[comp.sys.sun] Broadcast Storms on Ethernet

hollandm@prl.philips.co.uk (Martin Holland) (02/14/90)

We have three ethernet cables here. One main backbone and two smaller
networks. Each smaller network is joined to the main backbone by a SUN
workstation with two ethernet cards in it. We use subnetting with a mask
of 255.255.255.0.  We have found that if any UNIX node on the main
backbone sends a broadcast, usually from a RWHO daemon it causes the SUN
gateways to send a storm of broadcasts onto the network each containing
the nodename of the node that sent the origional broadcast.  These storms
cause the ethernet performance to degrade badly.  Is there anything we can
to stop the gateway nodes from sending broadcast storms.  These storms
only origionate from gateway machines, other SUN workstations on the main
backbone are unaffected.

Martin C. Holland       Internal e/mail: HOLLANDM@PHIRHV1
Philips Research Labs.  External e/mail: HOLLANDM@prl.philips.co.uk
Redhill, Surrey. U.K.
Tel: 0293 785544 X 5911 

spurgeon@emx.utexas.edu (Charles Spurgeon) (02/16/90)

In article <4957@brazos.Rice.edu> hollandm@prl.philips.co.uk (Martin Holland) writes:
>X-Sun-Spots-Digest: Volume 9, Issue 33, message 10
>
>We have found that if any UNIX node on the main
>backbone sends a broadcast, usually from a RWHO daemon it causes the SUN
>gateways to send a storm of broadcasts onto the network each containing
>the nodename of the node that sent the origional broadcast.  

Right.  SunOS 4.n has a serious bug such that it will forward datagrams
sent to an IP broadcast address it doesn't understand, back out the
interface it heard them on, over and over until the Time To Live field in
the packet finally expires.  In the case of the usual rwho packet, the TTL
appears to be 255.  Another recent example I saw was a timed broadcast
from a Silicon Graphics machine which resulted in 30 new broadcasts. This
has to be the world's most painful way to discover what the TTL of a
datagram is. :-(

The bug is triggered when the Sun is set up as a router.  It doesn't need
to have two interfaces, just playing with SLIP and adding a second IP
address will set things off, as we learned to our regret here at UT Austin
over the weekend.  On a large bridged network, such as UT Austin has, the
havoc this can raise is considerable.  Proving once again, should anyone
still need proof, that large bridged campus networks are a lousy idea.

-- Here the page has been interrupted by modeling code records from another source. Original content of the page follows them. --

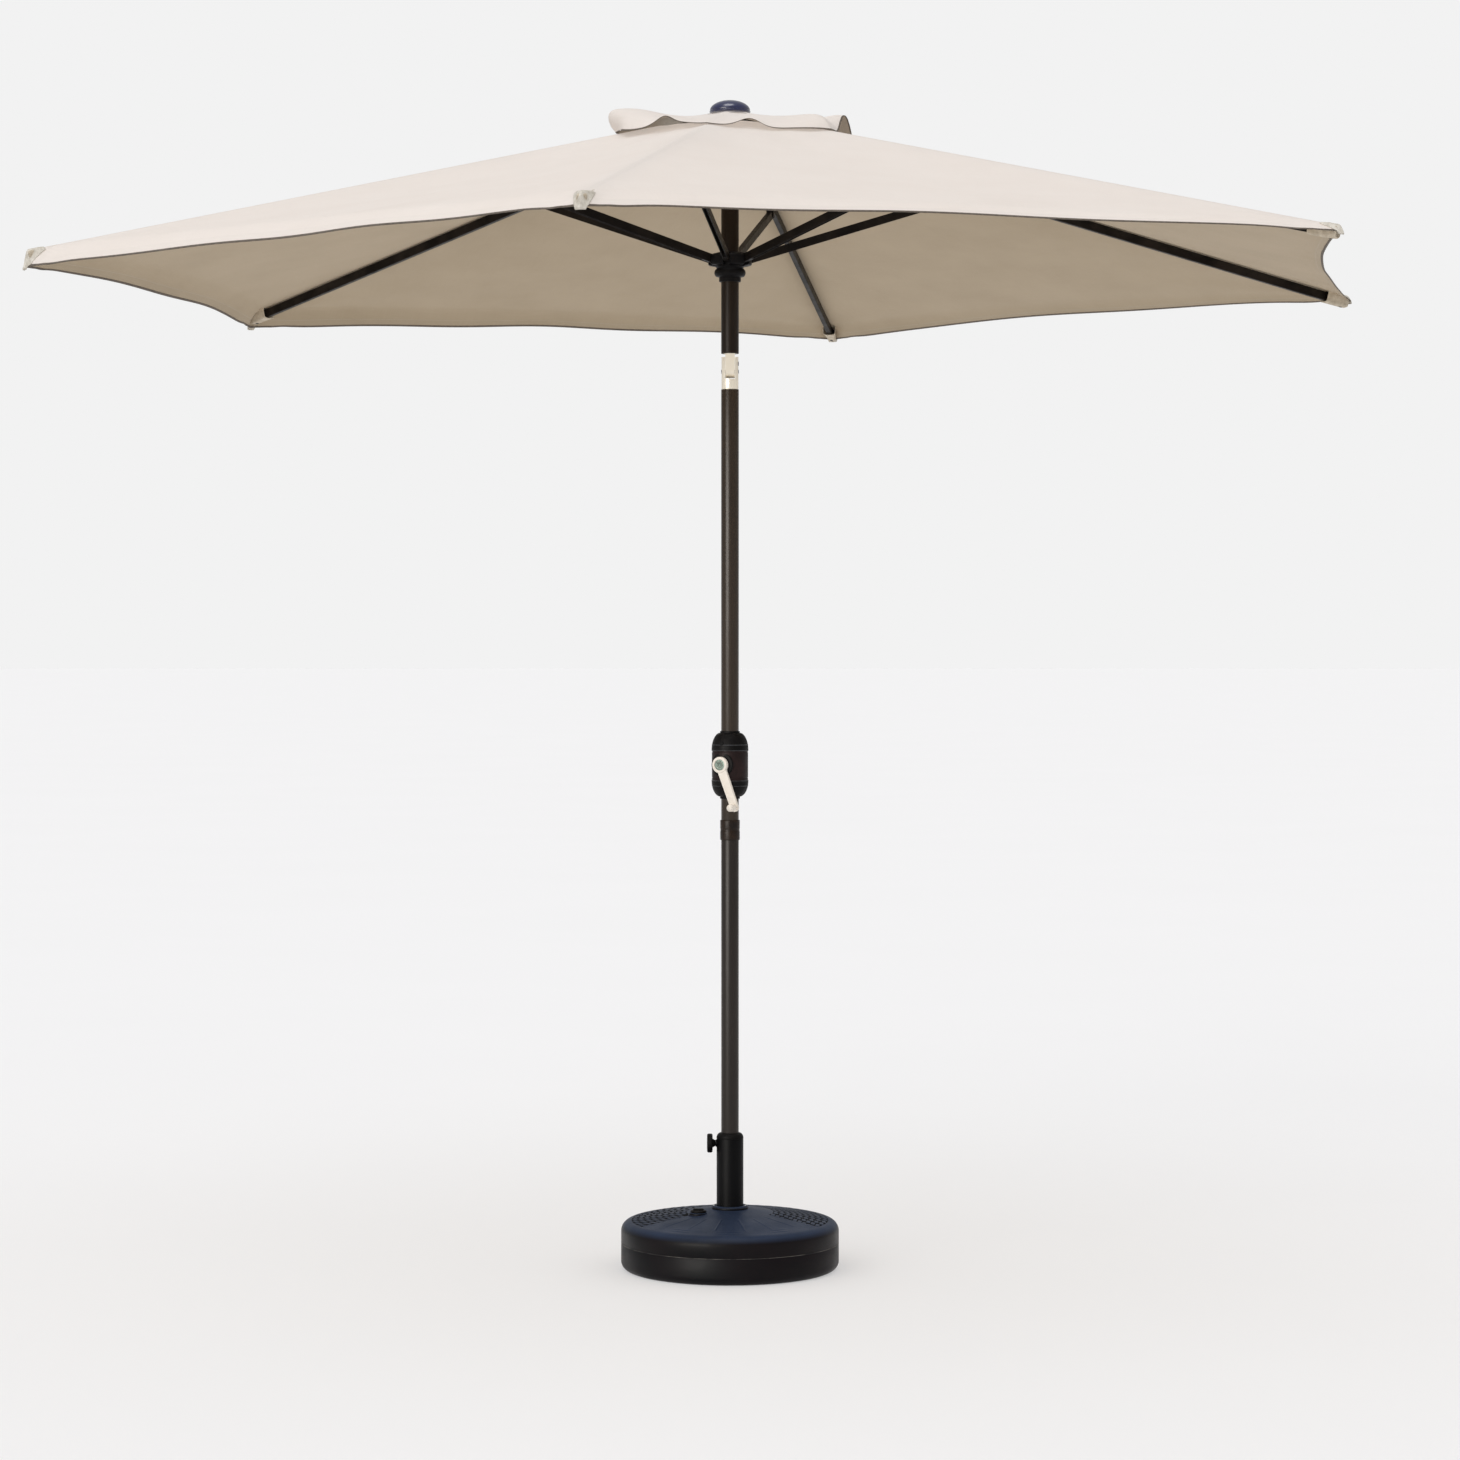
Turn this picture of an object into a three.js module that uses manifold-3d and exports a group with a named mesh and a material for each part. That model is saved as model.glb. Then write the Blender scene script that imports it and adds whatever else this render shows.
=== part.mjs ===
// A patio umbrella standing in a round fillable base: crank lift, tilting head, six ribs, vent cap.
// Millimetres, +Z up, origin at the centre of the base's underside.
import * as THREE from 'three';
import { mergeVertices } from 'three/addons/utils/BufferGeometryUtils.js';
import Module from 'manifold-3d';

const wasm = await Module();
wasm.setup();

// Driving dimensions
const ribCount = 6;
const firstRibAzimuth = -160; // degrees, the other ribs follow every 60
const gap = 0.4; // clearance between neighbouring pieces

const poleRadius = 19;
const poleWall = 1.5;
const mastSides = 28;

const baseRadius = 235.5;
const baseRimHeight = 105;
const baseTopHeight = 130;
const baseWall = 4;
const fillerPlace = [-68, -42];
const socketRadius = 29;
const socketWall = 3;
const socketTop = 283;
const knobHeight = 271.5;

const jointHeight = 950; // where the lower and middle poles meet
const crankHeight = 1091;
const crankTurn = 27; // degrees the crank shaft points to the left of straight ahead
const crankReach = 97.4;
const crankLean = 20.9; // degrees the crank arm hangs off plumb
const housingRadius = 39;
const tiltHeight = 1936.5;
const middlePoleTop = 1898;
const upperPoleFoot = 1975;
const upperPoleTop = 2450;

const pivotRadius = 42; // of the rib roots at the hub and of the strut feet at the runner
const ribPivotHeight = 2470;
const ribSlope = 13.1; // degrees below level
const ribWidth = 12;
const ribDepth = 20;
const ribWall = 1.5;
const ribLength = 1490;
const ribEnd = 1497; // pivot to the end of the tip cap
const strutReach = 511; // along the rib to the strut joint
const strutDrop = 22; // strut joint below the rib's middle
const strutWidth = 11.2;
const strutRadius = 9;
const runnerHeight = 2177.8;

const canopyLift = 12.4; // underside of the cloth above the rib's middle
const canopyThickness = 2.6;
const canopyInner = 170;
const canopyOuter = 1476;
const hemHollow = 38; // how far each hem bows in at its middle
const canopySag = 16;
const ventOuter = 265;
const ventArch = 14;
const finialFoot = 2490.5;

const cordRadius = 1.5;
const cordAzimuth = 110; // degrees, the side of the mast the lifting cord runs on
const cordInner = 8.5;
const cordOuter = 24.5;

const degrees = Math.PI / 180;
const whole = new THREE.Group();

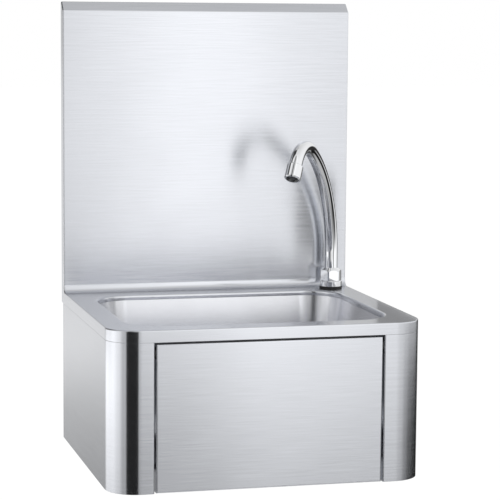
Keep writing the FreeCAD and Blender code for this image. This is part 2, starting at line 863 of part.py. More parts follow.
def make_deck_nut():
    foot = deck_height - sheet - deck_washer_thickness - deck_nut_height
    nut = hexagon(deck_nut_width, tap_point(foot), up * deck_nut_height, deck_nut_width * nut_corner_share)
    start = tap_point(foot - clear_cut)
    return nut.cut(rod(tap_thread_radius + nut_play, start, up * (deck_nut_height + 2.0 * clear_cut)))


# ---- spout: its path lies in one upright plane ---------------------------
spout_turn = math.radians(spout_turn_degrees)
spout_heading = Vector(-math.cos(spout_turn), -math.sin(spout_turn), 0)


def spout_point(reach, height):
    return tap_point(deck_height + height) + spout_heading * reach


def spout_path():
    """Stem, long easy arc, tight arc and short straight end, all tangent."""
    start = spout_point(0.0, base_top - deck_height - spout_seat_depth + rest_gap)
    bend = spout_point(0.0, spout_stem_height)
    edges = [Part.LineSegment(start, bend).toShape()]
    reach, height, lean = 0.0, spout_stem_height, 0.0
    bends = [(spout_long_radius, spout_long_degrees), (spout_tight_radius, spout_tight_degrees)]
    for radius, degrees in bends:
        marks = []
        for share in (0.5, 1.0):
            turned_to = lean + math.radians(degrees) * share
            out = reach + radius * (math.cos(lean) - math.cos(turned_to))
            rise = height + radius * (math.sin(turned_to) - math.sin(lean))
            marks.append((out, rise, turned_to))
        first, crown, last = [spout_point(*mark[:2]) for mark in [(reach, height)] + marks]
        edges.append(Part.Arc(first, crown, last).toShape())
        reach, height, lean = marks[1]
    end_heading = spout_heading * math.sin(lean) + up * math.cos(lean)
    end = spout_point(reach, height) + end_heading * spout_end_length
    edges.append(Part.LineSegment(spout_point(reach, height), end).toShape())
    return edges, end, end_heading


def make_spout_tube():
    edges = spout_path()[0]
    return bar_along(edges, spout_radius).cut(bar_along(edges, spout_radius - spout_wall))


def aerator_top():
    end, heading = spout_path()[1:]
    return end - heading * aerator_overlap, heading


def make_aerator_housing():
    """Cup screwed over the spout's end, with a lip that holds the insert."""
    base, heading = aerator_top()
    inner = aerator_radius - aerator_wall
    neck = spout_radius + running_gap
    profile = [
        (neck, 0.0),
        (aerator_radius - aerator_chamfer, 0.0),
        (aerator_radius, aerator_chamfer),
        (aerator_radius, aerator_length - aerator_chamfer),
        (aerator_radius - aerator_chamfer, aerator_length),
        (inner - aerator_lip, aerator_length),
        (inner - aerator_lip, aerator_length - insert_recess),
        (inner, aerator_length - insert_recess),
        (inner, aerator_overlap),
        (neck, aerator_overlap),
    ]
    return turned(profile, base, heading)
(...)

Here's a quick fix, known locally as the Ghastly Routing Hack.  Add a
route to the unknown IP broadcast address, and point the route to the
host's own loopback interface.  Since UT Austin is bridged and has lots of
hosts running old SunOS, we try to get everyone to use the old IP
broadcast address of net.zeros.  On our network that translates to
128.83.0.0.  That means that the Sun gateway machine can't figure out what
to do with packets sent to 128.83.255.255 which results in the damaging
forwarding behavior.  So the following command gives the broke Sun gateway
software some place relatively safe to send the problem packet: (like in
its own ear!)

route add 128.83.255.255 127.0.0.1 0

This seems to work for us.  Your mileage may vary...

Much better would be for Sun to fix the bug, of course.  I've tried
several times to let people at Sun know about it, but since this place
operates without Sun software support, I think my complaints have fallen
on deaf ears at Sun.